THE TASK →
Take every line from the listing below that includes "collection" and copy it.

─── RECORDS FOR THE EXERCISE ───

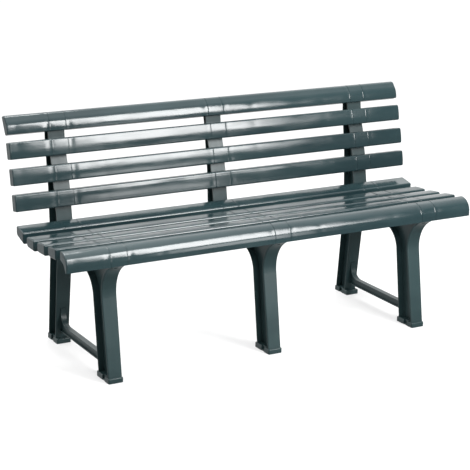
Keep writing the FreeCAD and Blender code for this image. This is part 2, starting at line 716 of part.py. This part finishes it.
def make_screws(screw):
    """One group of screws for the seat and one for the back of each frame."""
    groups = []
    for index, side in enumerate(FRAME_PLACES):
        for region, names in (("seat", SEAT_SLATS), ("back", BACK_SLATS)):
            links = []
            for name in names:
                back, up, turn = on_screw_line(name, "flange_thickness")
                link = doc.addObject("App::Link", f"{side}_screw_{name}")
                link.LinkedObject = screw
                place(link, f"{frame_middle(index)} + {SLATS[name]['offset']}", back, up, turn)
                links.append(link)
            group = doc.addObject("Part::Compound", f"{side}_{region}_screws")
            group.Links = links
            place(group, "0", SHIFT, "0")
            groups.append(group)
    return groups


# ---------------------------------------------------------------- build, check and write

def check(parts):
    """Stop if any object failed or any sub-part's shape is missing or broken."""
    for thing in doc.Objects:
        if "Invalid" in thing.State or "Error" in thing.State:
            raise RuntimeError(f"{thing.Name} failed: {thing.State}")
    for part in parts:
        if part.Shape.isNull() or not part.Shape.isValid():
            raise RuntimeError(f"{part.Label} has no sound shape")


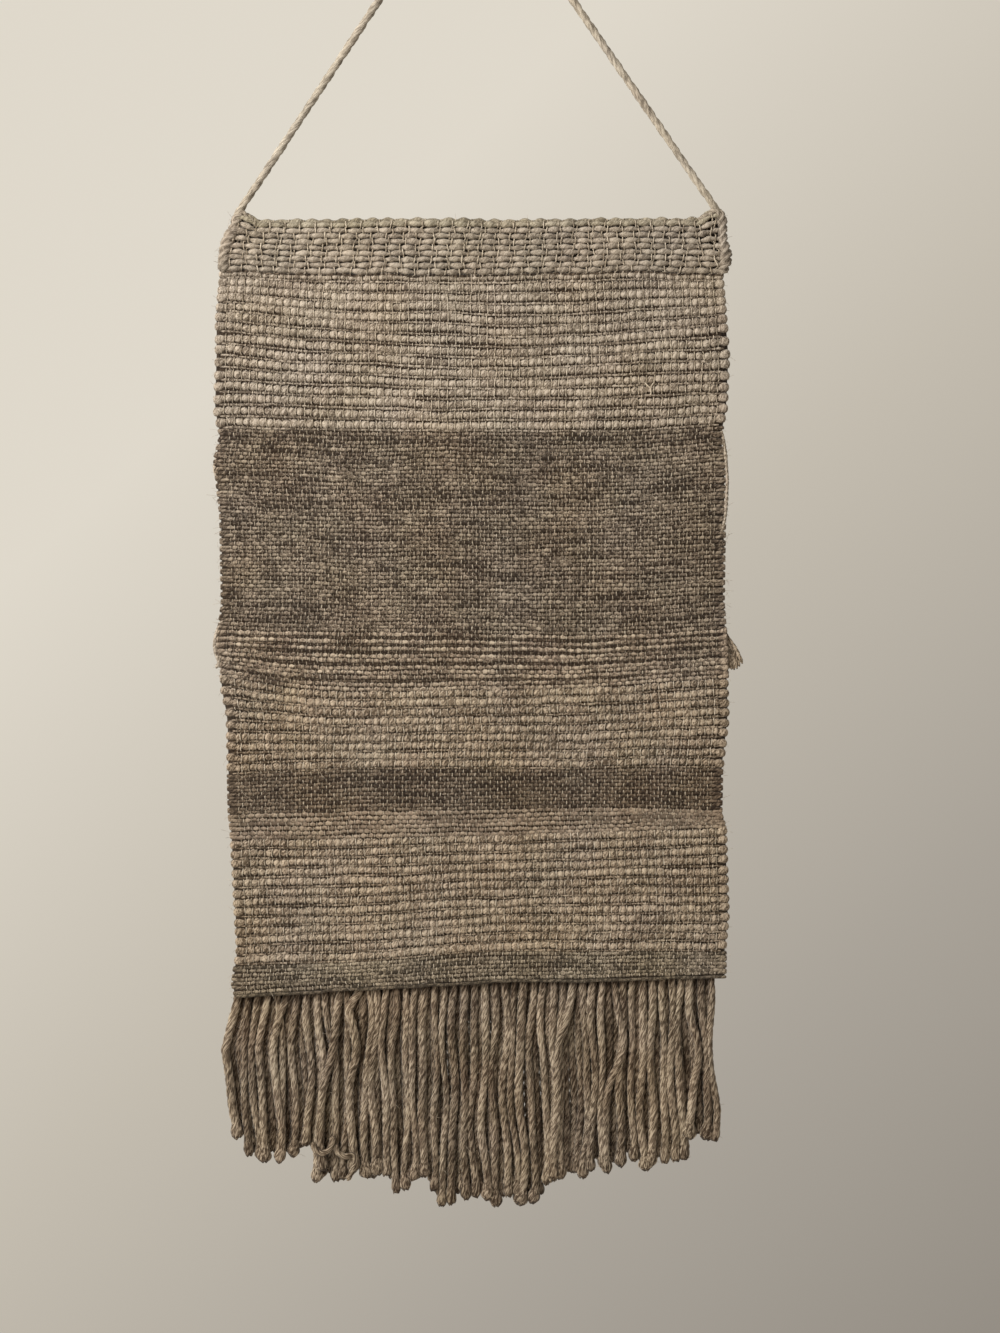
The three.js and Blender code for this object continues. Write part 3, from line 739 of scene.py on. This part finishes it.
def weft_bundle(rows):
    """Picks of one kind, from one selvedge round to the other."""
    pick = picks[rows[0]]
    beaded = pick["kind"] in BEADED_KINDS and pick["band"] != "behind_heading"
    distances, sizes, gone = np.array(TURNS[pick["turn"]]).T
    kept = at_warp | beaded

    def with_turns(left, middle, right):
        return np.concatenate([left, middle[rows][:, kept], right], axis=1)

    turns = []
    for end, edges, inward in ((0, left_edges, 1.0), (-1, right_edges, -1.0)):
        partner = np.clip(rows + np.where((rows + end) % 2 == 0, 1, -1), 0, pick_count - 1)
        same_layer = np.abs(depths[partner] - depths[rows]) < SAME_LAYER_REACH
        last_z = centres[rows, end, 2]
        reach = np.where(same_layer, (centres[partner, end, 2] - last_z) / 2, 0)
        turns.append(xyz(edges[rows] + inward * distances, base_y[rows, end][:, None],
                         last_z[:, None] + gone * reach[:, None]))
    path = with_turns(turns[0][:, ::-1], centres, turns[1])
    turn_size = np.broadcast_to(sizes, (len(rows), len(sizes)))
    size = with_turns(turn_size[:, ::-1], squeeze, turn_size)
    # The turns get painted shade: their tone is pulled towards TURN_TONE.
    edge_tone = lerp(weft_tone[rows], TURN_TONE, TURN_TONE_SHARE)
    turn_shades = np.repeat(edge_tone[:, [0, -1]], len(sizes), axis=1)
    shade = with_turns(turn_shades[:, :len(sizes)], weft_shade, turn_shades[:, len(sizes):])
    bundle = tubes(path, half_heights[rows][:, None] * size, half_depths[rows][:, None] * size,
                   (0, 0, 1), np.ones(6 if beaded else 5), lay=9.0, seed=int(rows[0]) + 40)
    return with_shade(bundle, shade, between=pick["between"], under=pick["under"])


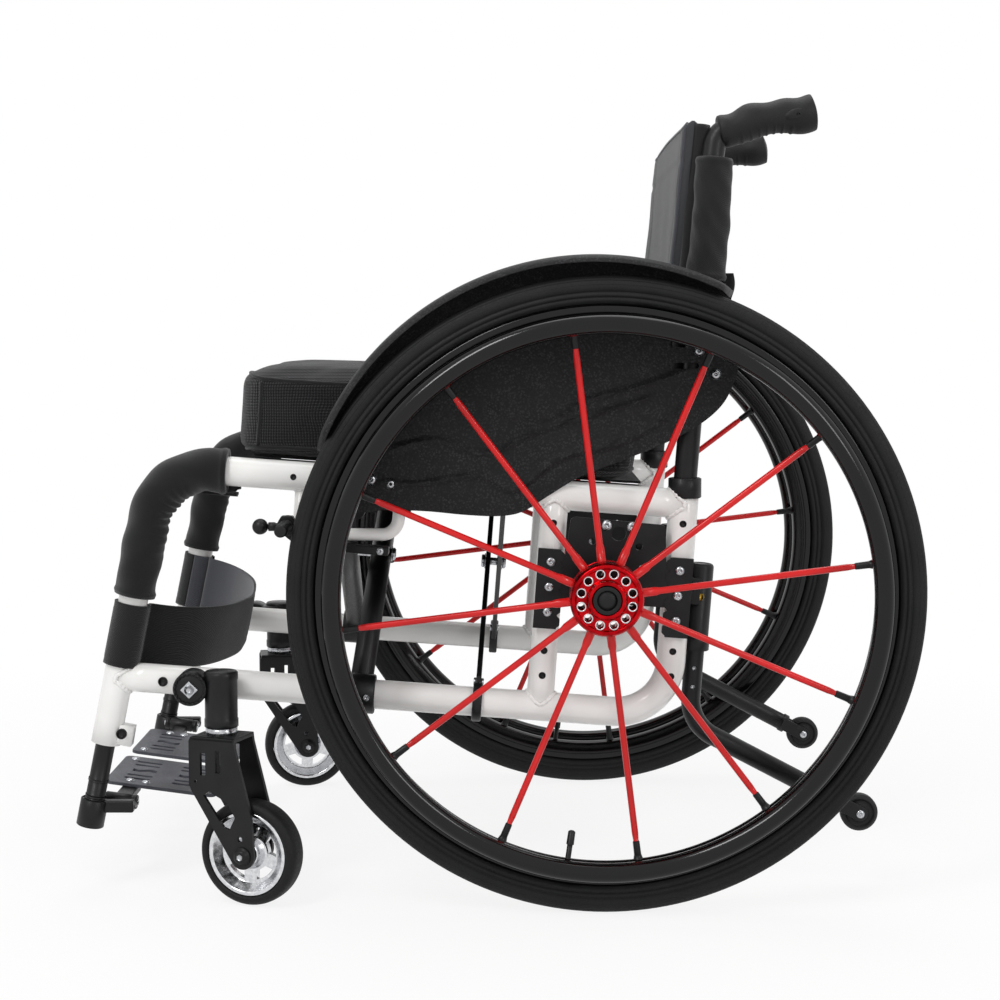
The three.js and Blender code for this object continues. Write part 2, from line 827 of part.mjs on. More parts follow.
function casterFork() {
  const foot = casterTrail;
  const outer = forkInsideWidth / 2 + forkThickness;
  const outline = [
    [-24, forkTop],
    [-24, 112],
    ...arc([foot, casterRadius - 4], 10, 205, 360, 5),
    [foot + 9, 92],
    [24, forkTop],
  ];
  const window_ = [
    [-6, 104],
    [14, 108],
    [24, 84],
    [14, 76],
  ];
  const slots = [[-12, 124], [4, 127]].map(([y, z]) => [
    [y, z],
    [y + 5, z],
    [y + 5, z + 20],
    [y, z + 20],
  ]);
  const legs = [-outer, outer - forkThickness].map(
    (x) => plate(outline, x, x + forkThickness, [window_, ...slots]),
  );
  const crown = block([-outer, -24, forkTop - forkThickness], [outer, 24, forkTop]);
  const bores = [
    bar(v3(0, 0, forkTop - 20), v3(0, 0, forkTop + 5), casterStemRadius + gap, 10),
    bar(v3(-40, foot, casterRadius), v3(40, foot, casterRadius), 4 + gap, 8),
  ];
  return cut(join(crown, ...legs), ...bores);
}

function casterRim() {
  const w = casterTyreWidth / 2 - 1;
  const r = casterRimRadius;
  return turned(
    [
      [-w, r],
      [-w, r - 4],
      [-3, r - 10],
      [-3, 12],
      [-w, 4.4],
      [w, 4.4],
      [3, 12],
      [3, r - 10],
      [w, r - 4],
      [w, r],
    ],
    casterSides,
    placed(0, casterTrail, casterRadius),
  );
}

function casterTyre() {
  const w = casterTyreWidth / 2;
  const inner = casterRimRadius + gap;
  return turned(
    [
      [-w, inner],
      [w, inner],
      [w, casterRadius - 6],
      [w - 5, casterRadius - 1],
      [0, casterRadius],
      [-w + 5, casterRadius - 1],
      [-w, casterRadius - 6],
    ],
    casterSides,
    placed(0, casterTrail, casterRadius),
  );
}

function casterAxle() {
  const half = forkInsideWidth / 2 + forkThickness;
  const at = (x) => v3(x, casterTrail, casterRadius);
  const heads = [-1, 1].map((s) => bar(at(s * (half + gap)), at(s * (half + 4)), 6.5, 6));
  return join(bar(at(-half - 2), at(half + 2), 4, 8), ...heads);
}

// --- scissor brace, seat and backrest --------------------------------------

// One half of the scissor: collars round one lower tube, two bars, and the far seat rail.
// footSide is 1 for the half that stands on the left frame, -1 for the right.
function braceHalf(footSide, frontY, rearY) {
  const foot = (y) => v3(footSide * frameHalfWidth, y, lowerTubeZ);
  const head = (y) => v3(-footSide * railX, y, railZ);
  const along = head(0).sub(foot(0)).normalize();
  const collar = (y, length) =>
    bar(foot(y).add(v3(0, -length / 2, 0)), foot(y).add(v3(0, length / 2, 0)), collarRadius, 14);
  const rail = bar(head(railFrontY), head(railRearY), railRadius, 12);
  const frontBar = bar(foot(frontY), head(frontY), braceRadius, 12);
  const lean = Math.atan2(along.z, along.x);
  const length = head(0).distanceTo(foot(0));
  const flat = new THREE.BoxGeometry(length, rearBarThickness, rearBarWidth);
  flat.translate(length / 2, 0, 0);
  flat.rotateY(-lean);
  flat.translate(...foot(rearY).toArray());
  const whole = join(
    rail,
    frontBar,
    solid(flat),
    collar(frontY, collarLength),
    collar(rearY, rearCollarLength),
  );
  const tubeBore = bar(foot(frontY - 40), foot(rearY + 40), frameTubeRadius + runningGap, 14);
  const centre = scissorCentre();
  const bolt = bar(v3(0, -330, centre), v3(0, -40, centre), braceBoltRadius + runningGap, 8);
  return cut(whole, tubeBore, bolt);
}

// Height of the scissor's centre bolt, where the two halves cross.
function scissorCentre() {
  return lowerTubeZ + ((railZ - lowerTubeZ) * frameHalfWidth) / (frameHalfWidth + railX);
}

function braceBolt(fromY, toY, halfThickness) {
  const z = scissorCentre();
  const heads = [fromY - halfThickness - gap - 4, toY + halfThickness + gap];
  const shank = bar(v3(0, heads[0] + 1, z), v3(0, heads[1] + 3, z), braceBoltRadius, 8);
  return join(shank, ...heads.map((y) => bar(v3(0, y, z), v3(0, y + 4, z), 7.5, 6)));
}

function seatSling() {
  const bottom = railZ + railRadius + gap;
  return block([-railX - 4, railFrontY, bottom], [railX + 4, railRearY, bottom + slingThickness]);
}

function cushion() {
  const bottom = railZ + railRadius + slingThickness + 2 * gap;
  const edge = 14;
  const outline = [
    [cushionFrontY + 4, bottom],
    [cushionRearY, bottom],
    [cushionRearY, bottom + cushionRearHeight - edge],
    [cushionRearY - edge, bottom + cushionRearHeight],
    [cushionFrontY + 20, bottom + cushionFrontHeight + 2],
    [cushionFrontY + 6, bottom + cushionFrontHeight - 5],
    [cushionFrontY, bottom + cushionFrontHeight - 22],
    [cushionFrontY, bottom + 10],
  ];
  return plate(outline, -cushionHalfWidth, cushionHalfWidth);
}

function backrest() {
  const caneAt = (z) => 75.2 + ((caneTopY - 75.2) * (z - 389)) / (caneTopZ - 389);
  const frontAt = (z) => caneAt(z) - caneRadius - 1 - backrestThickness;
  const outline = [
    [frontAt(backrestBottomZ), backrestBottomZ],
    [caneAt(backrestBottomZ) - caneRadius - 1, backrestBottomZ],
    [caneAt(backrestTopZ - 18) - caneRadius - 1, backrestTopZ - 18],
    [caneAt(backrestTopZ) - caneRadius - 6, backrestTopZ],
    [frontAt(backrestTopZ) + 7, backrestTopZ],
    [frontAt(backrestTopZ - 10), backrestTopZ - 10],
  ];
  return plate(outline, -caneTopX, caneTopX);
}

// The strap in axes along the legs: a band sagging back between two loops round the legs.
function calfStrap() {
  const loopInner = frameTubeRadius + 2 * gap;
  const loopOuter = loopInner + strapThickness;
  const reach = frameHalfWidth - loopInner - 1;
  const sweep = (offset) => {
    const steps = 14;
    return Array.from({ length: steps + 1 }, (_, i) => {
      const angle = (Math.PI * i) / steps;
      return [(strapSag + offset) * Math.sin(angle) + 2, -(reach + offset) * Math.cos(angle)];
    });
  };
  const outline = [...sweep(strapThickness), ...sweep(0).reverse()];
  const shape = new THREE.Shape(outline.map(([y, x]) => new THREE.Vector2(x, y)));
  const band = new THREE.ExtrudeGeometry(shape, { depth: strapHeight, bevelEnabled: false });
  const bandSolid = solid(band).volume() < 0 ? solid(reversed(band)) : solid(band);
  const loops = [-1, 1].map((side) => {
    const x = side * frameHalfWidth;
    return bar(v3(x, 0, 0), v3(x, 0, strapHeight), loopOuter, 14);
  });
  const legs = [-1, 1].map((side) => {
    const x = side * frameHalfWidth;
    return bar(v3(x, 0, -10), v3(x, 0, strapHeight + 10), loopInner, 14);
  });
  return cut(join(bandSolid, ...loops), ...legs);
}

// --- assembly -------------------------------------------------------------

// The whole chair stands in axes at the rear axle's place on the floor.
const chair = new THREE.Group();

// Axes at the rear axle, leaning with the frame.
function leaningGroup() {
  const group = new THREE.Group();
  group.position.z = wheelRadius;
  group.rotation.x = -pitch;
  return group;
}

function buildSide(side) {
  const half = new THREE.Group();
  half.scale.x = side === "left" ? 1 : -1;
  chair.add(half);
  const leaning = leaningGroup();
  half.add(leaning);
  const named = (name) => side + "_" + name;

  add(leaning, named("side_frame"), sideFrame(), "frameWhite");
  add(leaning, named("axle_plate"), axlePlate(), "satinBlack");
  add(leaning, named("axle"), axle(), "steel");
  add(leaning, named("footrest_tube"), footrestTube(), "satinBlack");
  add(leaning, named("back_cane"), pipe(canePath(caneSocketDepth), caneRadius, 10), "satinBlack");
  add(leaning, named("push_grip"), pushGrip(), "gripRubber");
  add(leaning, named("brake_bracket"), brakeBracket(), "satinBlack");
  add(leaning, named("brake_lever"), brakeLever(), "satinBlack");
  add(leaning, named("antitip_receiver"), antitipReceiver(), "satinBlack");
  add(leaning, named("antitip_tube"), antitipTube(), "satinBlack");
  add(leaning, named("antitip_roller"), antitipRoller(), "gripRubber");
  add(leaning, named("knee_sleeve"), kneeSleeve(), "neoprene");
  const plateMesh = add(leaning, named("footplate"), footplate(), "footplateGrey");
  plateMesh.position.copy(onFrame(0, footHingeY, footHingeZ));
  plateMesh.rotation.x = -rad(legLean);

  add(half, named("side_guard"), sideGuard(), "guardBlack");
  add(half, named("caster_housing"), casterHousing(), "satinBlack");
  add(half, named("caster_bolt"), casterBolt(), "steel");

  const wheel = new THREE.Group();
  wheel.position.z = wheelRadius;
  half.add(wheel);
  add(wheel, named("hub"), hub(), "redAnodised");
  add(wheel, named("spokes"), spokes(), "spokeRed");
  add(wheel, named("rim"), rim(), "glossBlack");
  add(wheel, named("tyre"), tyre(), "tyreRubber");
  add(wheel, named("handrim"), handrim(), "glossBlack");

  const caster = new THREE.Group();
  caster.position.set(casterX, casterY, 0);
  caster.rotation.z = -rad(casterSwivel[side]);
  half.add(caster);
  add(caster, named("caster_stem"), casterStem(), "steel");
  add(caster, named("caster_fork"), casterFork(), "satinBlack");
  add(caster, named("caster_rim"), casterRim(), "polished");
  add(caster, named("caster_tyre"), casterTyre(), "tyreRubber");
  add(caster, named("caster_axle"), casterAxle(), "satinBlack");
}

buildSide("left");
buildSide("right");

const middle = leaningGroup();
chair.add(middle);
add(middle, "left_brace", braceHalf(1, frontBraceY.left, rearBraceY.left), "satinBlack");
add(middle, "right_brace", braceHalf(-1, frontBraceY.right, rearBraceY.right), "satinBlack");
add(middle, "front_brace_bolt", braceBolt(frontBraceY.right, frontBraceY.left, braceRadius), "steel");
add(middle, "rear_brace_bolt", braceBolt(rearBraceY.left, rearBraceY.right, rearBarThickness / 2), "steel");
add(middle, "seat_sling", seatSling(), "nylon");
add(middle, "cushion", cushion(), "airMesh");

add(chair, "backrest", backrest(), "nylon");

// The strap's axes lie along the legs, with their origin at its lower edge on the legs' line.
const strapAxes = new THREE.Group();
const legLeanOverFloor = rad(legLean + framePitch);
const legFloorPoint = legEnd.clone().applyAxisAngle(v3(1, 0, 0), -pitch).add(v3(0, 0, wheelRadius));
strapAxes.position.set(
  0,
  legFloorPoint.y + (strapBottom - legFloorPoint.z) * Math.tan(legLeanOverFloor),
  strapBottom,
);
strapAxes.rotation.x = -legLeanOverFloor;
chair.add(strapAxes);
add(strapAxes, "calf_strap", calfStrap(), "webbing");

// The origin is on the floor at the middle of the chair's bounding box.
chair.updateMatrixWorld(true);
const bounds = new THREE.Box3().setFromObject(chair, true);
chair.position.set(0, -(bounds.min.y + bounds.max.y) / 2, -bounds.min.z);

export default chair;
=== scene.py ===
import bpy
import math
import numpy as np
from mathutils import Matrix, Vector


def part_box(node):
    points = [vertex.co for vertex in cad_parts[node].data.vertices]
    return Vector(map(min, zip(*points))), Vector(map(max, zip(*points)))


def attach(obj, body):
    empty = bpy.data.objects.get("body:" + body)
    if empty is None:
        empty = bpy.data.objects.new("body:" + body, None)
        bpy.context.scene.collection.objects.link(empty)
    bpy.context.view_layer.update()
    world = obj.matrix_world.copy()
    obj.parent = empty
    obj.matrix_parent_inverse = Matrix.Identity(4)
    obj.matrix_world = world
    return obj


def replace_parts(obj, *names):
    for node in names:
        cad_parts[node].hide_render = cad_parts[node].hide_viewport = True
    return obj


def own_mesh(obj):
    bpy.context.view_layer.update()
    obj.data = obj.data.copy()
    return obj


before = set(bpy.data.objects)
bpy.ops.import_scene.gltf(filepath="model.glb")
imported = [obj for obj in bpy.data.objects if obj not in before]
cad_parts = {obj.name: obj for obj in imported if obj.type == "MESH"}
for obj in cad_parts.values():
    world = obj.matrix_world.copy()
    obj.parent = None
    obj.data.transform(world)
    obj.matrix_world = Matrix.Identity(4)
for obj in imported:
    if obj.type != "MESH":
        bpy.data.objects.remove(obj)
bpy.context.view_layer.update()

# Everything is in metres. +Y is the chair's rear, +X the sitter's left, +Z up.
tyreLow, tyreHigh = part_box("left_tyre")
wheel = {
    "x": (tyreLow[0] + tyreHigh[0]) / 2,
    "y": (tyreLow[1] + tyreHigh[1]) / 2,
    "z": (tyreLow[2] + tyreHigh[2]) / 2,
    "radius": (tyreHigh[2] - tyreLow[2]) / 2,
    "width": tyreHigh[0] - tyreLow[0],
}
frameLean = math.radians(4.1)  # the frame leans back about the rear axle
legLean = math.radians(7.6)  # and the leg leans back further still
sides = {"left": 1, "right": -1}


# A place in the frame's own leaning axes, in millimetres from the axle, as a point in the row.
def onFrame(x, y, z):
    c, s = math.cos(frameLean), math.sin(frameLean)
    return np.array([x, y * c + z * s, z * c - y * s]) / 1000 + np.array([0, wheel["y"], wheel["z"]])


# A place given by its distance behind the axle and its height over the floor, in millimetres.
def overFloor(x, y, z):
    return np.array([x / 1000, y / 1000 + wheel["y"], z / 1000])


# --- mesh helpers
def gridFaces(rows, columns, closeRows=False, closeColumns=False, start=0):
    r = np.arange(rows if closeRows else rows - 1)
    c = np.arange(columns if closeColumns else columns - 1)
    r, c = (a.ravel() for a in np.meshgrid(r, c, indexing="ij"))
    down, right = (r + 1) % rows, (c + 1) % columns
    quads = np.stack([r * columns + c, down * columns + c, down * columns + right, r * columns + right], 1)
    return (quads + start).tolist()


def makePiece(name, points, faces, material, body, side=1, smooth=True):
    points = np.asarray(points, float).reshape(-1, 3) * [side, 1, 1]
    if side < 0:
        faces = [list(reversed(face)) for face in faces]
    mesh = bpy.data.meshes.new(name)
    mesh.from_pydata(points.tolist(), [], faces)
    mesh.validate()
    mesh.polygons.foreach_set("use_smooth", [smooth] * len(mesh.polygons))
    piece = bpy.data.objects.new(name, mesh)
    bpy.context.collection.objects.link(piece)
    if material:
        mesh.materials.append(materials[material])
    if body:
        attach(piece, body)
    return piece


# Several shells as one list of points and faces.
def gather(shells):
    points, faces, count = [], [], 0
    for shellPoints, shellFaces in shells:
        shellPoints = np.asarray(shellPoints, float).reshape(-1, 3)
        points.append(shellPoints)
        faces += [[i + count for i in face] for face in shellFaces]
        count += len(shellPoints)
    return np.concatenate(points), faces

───

SOLUTION TO THE EXERCISE →
        bpy.context.scene.collection.objects.link(empty)
    bpy.context.collection.objects.link(piece)